Search the data for the string "parts" and extract every line where it appears.
********************
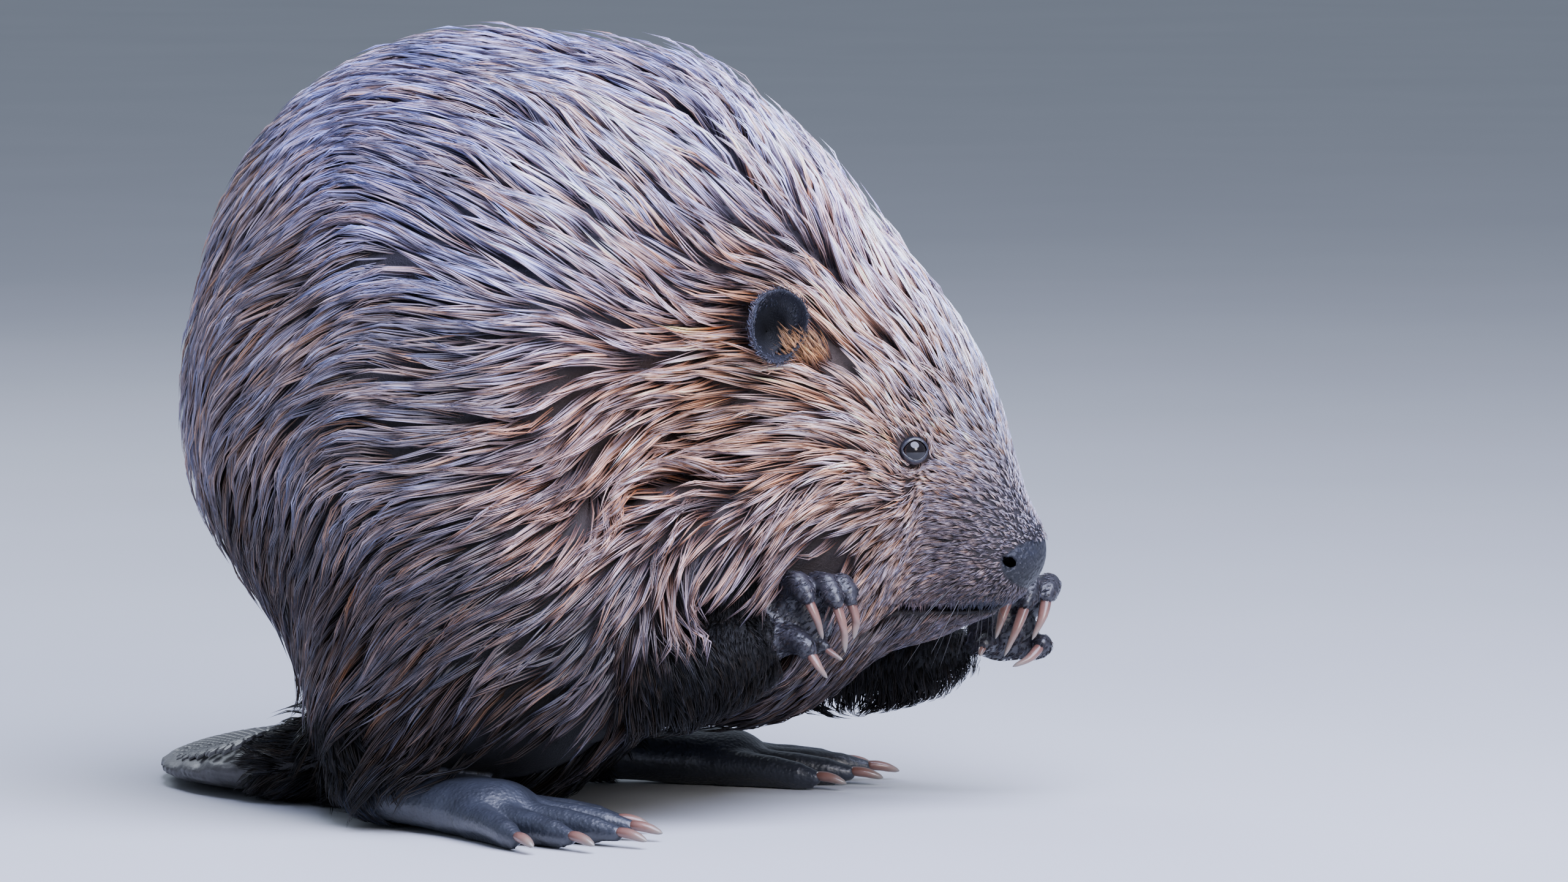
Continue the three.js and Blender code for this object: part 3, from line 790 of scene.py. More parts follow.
# ---------------------------------------------------------------- finishing the skin
def nearest_part(p):
    parts = part_distances(p)
    part = np.array(list(parts))[np.argmin(np.stack(list(parts.values())), axis=0)]
    for side in SIDES:
        arm = np.flatnonzero(part == f"arm_{side}")
        part[arm[path_share(p[arm], ARMS[side])[0] < SHOULDER]] = "body"
    return part


def on_nose(p):
    return ball_distance(p, NOSE_PAD["at"], NOSE_PAD["half"]) < 0


def bare_places(p, part):
    """Marks what has no coat but skin of its own: the nose, paws, feet and tail."""
    bare = on_nose(p) & (part == "body")
    for side in SIDES:
        bare |= (part == f"foot_{side}") & (heel_reach(p, side) > HEEL_FUR)
    return bare | ((part == "tail") & (tail_reach(p) > TAIL_FUR))


def heel_reach(p, side):
    """How far ahead of the heel points lie."""
    (x, y), heading = FEET[side]
    ahead = np.array((math.cos(math.radians(heading)), math.sin(math.radians(heading))))
    return (p[:, :2] - (x, y)) @ ahead


def tail_reach(p):
    """How far out from the tail's root points lie."""
    return np.linalg.norm(p[:, :2] - np.array(TAIL["spine"][0][:2]), axis=1) - 20


def skin_tints(p, part):
    """The colour of the bare skin, or of the dark under-coat, which is partly painted shade between the
    locks.
    """
    tint = tip_colours(p, part) * UNDER_COAT
    nose = (part == "body") & on_nose(p)
    # The nose's leather: painted shade at its lower end and painted light on its top.
    tint[nose] = np.array(NOSE_SKIN) * between(*NOSE_LIGHT_AND_SHADE, smooth(p[nose, 2], *NOSE_HEIGHTS))[:, None]
    for side in SIDES:
        tint[part == f"paw_{side}"] = PAW_SKIN
        tint[part == f"foot_{side}"] = FOOT_SKIN
    tint[part == "tail"] = TAIL_TINT
    return tint * (1 + swaying(p, SKIN_WAVES))[:, None]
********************
◆ **COMPLETE RESPONSE**:
Continue the three.js and Blender code for this object: part 3, from line 790 of scene.py. More parts follow.
    parts = part_distances(p)
    part = np.array(list(parts))[np.argmin(np.stack(list(parts.values())), axis=0)]